Directive
Report only the number of lines in the records that contain the word "part".

Dataset records
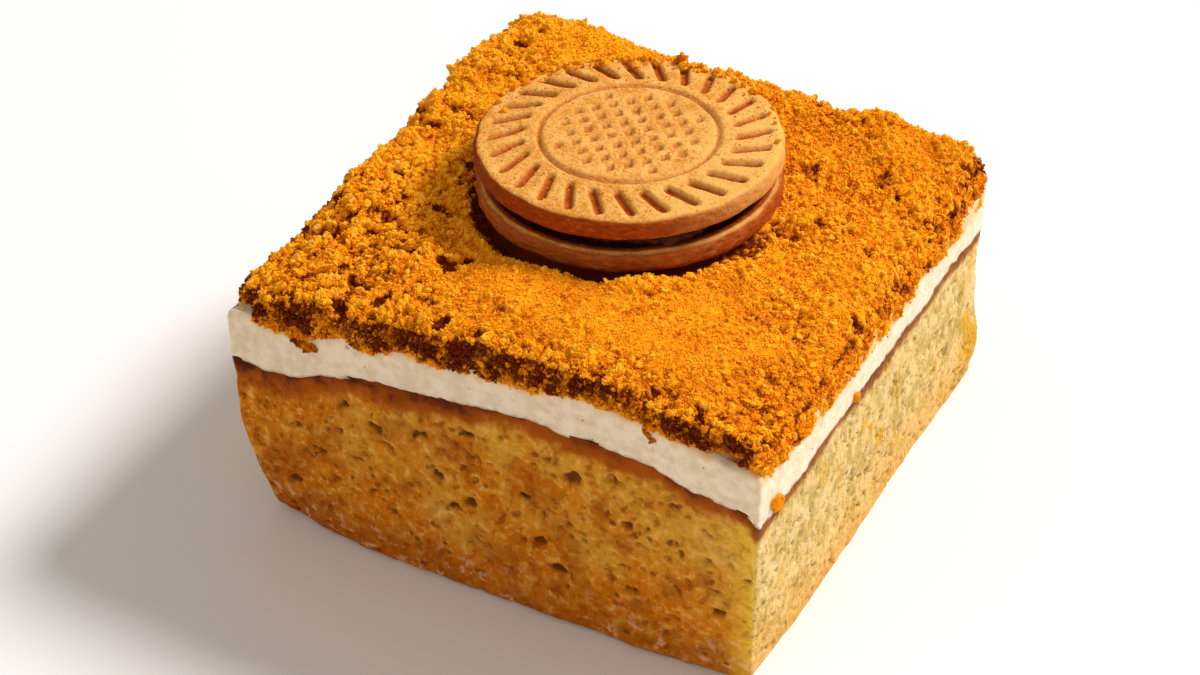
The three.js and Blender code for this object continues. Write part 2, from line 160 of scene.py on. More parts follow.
* * *
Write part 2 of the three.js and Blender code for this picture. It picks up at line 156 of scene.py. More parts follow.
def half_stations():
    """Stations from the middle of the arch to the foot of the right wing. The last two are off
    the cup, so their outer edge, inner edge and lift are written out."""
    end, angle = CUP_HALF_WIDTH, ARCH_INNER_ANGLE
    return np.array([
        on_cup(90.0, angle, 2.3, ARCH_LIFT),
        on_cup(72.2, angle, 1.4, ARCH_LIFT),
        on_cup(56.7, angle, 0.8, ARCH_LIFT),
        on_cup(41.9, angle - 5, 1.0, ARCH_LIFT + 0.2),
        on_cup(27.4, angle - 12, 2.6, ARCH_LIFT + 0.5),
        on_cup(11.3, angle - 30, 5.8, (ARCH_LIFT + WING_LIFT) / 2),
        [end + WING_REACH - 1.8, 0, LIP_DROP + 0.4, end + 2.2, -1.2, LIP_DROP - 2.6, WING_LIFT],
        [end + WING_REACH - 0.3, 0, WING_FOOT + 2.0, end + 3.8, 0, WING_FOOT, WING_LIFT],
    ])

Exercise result
2